Learn how to extract a page from PDF as a JPEG or PNG file using Python. This post provides steps to convert PDF to an image using Python modules.

PDF to image using Python

In the article we are using Python's pdf2image module that requires Poppler PDF rendering library. Let's set up Poppler for Windows.

1. Download Poppler from this Link.

2. Extract the downloaded binary and place the extracted folder in C:\Program Files\.

Now poppler set-up is complete let's proceed with pdf2image module installation and writing python code.

1. Install pdf2image module.

   

pip install pdf2image

2. Import required module and function.

  
    
from pdf2image import convert_from_path

3. Define Poppler executable path.

   

poppler_path = r'C:\Program Files\poppler-0.68.0\bin'

4. Define pdf file path.

   

pdf_path = "sample.pdf" # Replace with path of PDF File

5. Convert PDF file to images using convert_from_path function.

  

images = convert_from_path(pdf_path=pdf_path, poppler_path=poppler_path)

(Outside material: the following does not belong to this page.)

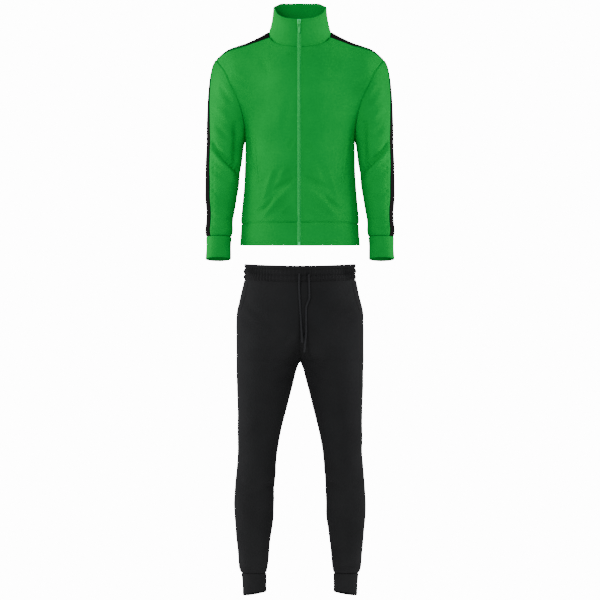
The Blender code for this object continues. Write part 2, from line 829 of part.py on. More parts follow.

6. Iterate over PDF pages and save each page as PNG image.

   

for count, img in enumerate(images):
  img_name = f"page_{count}.png"  
  img.save(img_name, "PNG")

7. After successful execution you should see image for each PDF page in current working directory.

8. Complete code for converting PDF page to image

   

from pdf2image import convert_from_path

poppler_path = r'C:\Program Files\poppler-0.68.0\bin'
pdf_path = "sample.pdf"

images = convert_from_path(pdf_path=pdf_path, poppler_path=poppler_path)

for count, img in enumerate(images):
    img_name = f"page_{count}.png"  
    img.save(img_name, "PNG")

Category: Python